Éric Zemmour a présenté mardi 30 novembre sa candidature à l’Élysée pour, dit-il, « sauver la France de l’immigration ». Selon le polémiste, elle « n’est pas la cause de tous nos problèmes, même si elle les aggrave tous ». Une affirmation démentie par les dernières études économiques sur la question.
Pour les candidats extrémistes qui font du rejet de l’étranger un fonds de commerce électoral, les immigrés ont bon dos : ils prennent les emplois des nationaux, ils coûtent bien plus qu’ils ne rapportent, et comme ils seraient de plus en plus nombreux, les maux précédemment cités ne feraient qu’empirer. Trois idées archi-fausses, contredites par la réalité ou les études économiques réalisées pour les vérifier. Premier constat : la France, vieux pays d’immigration, qui a ouvert ses frontières aux travailleurs étrangers dès le XIXe siècle, n’est plus aujourd’hui un grand pays d’accueil. Les immigrés arrivés en 2020 représentent 0,4% de la population, deux fois moins qu’en Allemagne, deux fois moins que la moyenne de l’OCDE, le club des pays riches.
Si on compte tous les immigrés vivant sur le sol français, ils constituent environ 10% de la population.
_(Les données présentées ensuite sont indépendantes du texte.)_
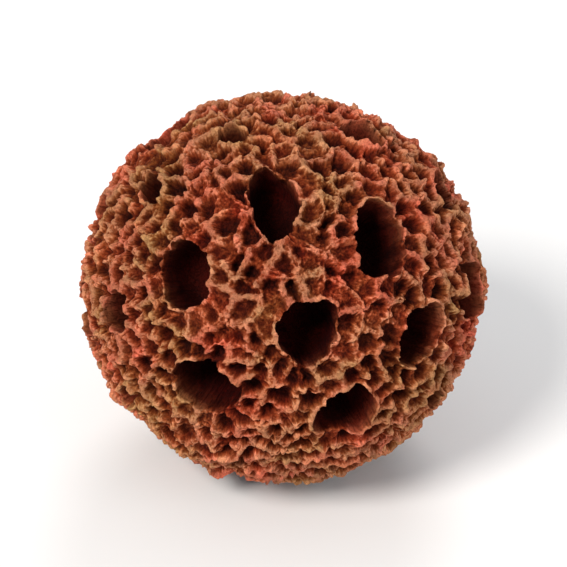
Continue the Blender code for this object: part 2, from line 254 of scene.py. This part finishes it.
def placed_apart(fixed, count, rng):
    """Directions that keep far from each other and from the fixed ones: each in the widest gap left."""
    tries = spread_over_sphere(CAPSULE_TRIES, rng)
    nearness = (tries @ fixed.T).max(axis=1)
    taken = []
    for _ in range(count):
        best = tries[nearness.argmin()]
        taken.append(best)
        nearness = np.maximum(nearness, tries @ best)
    return np.array(taken)


def pushed_apart(free, fixed, spacing, steps):
    """Moves free directions away from each other and from the fixed ones, until they lie evenly."""
    for _ in range(steps):
        everyone = np.vstack((fixed, free))
        away = free[:, None, :] - everyone[None, :, :]
        gap = np.linalg.norm(away, axis=2)
        push = np.clip(spacing - gap, 0, None) * (gap > 1e-9)
        moves = (away / np.maximum(gap, 1e-9)[..., None] * push[..., None]).sum(axis=1)
        free = unit(free + PUSH_SHARE * moves)
    return free


def tangent_axes(directions, leans):
    """Two directions across each given one: one leans from upright by the angle, and one is square to it."""
    upright = np.array((0.0, math.sin(VIEW_ELEVATION), math.cos(VIEW_ELEVATION)))
    side = unit(np.cross(upright, directions))
    up = np.cross(directions, side)
    cosine, sine = np.cos(leans)[:, None], np.sin(leans)[:, None]
    along = up * cosine - side * sine
    return along, np.cross(directions, along)


def make_capsules():
    """The capsules: where they point, and the axes, half sizes, depths, stubs and lobes of their openings."""
    rng = random.Random(SEED)
    seen = np.array([seen_direction(right, up) for right, up, _, _, _ in SEEN_OPENINGS])
    foot = np.array([[0.0, 0.0, -1.0]])
    fixed = np.vstack((foot, seen))
    spacing = CAPSULE_SPREAD * math.sqrt(math.pi / CAPSULES)
    free = placed_apart(fixed, CAPSULES - len(seen), rng)
    free = pushed_apart(free, fixed, spacing, CAPSULE_RELAX_STEPS)
    directions = np.vstack((seen, free))
    lengths = [length * MM for _, _, length, _, _ in SEEN_OPENINGS]
    lengths += [rng.uniform(*OPENING_LENGTHS) for _ in free]
    widths = [width * MM for _, _, _, width, _ in SEEN_OPENINGS]
    widths += [length * rng.uniform(*OPENING_SHAPES) for length in lengths[len(seen) :]]
    leans = [math.radians(lean) for _, _, _, _, lean in SEEN_OPENINGS]
    leans += [rng.uniform(-math.pi / 2, math.pi / 2) for _ in free]
    long_axis, short_axis = tangent_axes(directions, np.array(leans))
    return {
        "direction": directions,
        "long": long_axis,
        "short": short_axis,
        "half_length": np.array(lengths) / 2,
        "half_width": np.array(widths) / 2,
        "depth": CHAMBER_DEPTH * np.array([rng.uniform(*CHAMBER_DEPTH_SHARES) for _ in directions]),
        "stubs": np.array([[rng.uniform(*STUB_HEIGHTS) for _ in range(2)] for _ in directions]),
        "lobes": np.array([[rng.uniform(0, size) for size in OPENING_LOBE_SIZES] for _ in directions]),
        "turns": np.array([[rng.uniform(0, 2 * math.pi) for _ in OPENING_LOBES] for _ in directions]),
    }


def opening_bulge(capsules, index, angle):
    """How far out an opening's edge lies at an angle round it, as a share of the plain oval's."""
    lobes = np.cos(angle[..., None] * np.array(OPENING_LOBES) + capsules["turns"][index])
    return 1 + (capsules["lobes"][index] * lobes).sum(axis=-1)


def opening_place(directions, capsules):
    """The place of each direction against the nearest opening.

    It gives which opening, the share of the way to its edge, the distance past that edge, and where it is
    across the opening, from -1 at one long side to 1 at the other.
    """
    along = directions @ capsules["long"].T * BALL_RADIUS
    across = directions @ capsules["short"].T * BALL_RADIUS
    share = np.hypot(along / capsules["half_length"], across / capsules["half_width"])
    share[directions @ capsules["direction"].T < 0] = np.inf
    which = share.argmin(axis=1)
    rows = np.arange(len(directions))
    along, across = along[rows, which], across[rows, which]
    angle = np.arctan2(across / capsules["half_width"][which], along / capsules["half_length"][which])
    share = np.maximum(share[rows, which], 1e-6) / opening_bulge(capsules, which, angle)
    past = np.hypot(along, across) * (1 - 1 / share)
    side = np.sin(angle) * np.minimum(share, 1)
    return which, share, past, side


def scar_distance(directions):
    """How far each direction is outside the stalk scar, measured across the foot."""
    across = np.hypot(directions[:, 0], directions[:, 1]) * BALL_RADIUS
    return np.where(directions[:, 2] < 0, across - SCAR_RADIUS, BALL_RADIUS)


def rim_directions(capsules, index, share, count, turn):
    """Directions evenly round an opening, at a share of the way to its edge or past it."""
    angles = (np.arange(count) + turn) * 2 * math.pi / count
    share = share * opening_bulge(capsules, index, angles)[:, None]
    along = np.cos(angles)[:, None] * capsules["long"][index] * capsules["half_length"][index]
    across = np.sin(angles)[:, None] * capsules["short"][index] * capsules["half_width"][index]
    return unit(capsules["direction"][index] + share * (along + across) / BALL_RADIUS)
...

Est-ce dans la moyenne européenne ?
Le chiffre est même de 11,7% pour l’OCDE, qui considère comme immigrés tous ceux qui sont nés à l’étranger, y compris donc les Français nés à hors des frontières. Une proportion comparable à celle l’Espagne ou des Pays-Bas et inférieur à la moyenne des pays membres de l’OCDE. La proportion d’immigrés est, par exemple, plus forte en Allemagne, 16%, ou encore en Suède où 20% de la population est immigrée. Le fait migratoire français s’est donc fortement atténué. Toutes les études réalisées sur son coût économique parviennent à la même conclusion : il est quasiment nul, en France comme dans les autres pays riches. Quant à la situation de l’emploi, au moment où les pénuries de main-d’œuvre compromettent la reprise, on entend d’une même voix syndicats et patronat français réclamer plus d’immigration économique pour pallier les manques criants qui pénalisent la restauration ou le bâtiment. Car beaucoup d’activités sont délaissées par les nationaux : dans les emplois à domicile, quatre postes sur dix sont pourvus par des immigrés, trois sur dix dans le bâtiment, enfin plus d’un médecin sur dix est aussi d’origine étrangère.
Les immigrés sont-ils donc devenus indispensables à l’économie française ?
Oui. Et ils le seront de plus en plus. C’est vrai pour la France comme pour la plupart des autres pays occidentaux. L’immigration est une nécessité, une opportunité prônée récemment par les économistes du Conseil d’analyse économique, une instance indépendante rattachée au gouvernement. Pour les tâches souvent considérées comme ingrates et mal rémunérées et surtout pour favoriser l’innovation. Aux États-Unis, le quart des brevets est déposé par des immigrés. En Allemagne, c’est 13%, en France 8% seulement. L’Hexagone est toujours une destination de choix pour les étudiants étrangers, mais rien n’est fait pour retenir les talents. Ils viennent de moins en moins pour leur doctorat et ils repartent plus vite qu’ailleurs. La France regarde aujourd’hui non pas vers l’avenir mais dans son rétroviseur. Du fait de l’immigration encouragée jusque dans les années 1970, le quart des citoyens français ont au moins un parent étranger. Cette donnée renouvelle l’identité nationale, mais elle ne nous dit rien de son avenir.
D’autres pays européens font le choix de l’immigration, c’est le cas de nos voisins allemands.
D’abord poussés par l’urgence démographique. Ils vieillissent et font de moins en moins d’enfants. Le nouveau gouvernement de coalition a donc prévu, dans son programme, de faciliter l’immigration. Il veut, entre autres, favoriser l’intégration des étrangers en simplifiant l’accès à la double nationalité. Les conservateurs de la CDU, aujourd’hui dans l’opposition, font mine de trouver ce virage brutal, il correspond pourtant à une demande unanime de la société allemande, les seize ministres de l’intégration des Länder l’ont réclamé bien avant les élections.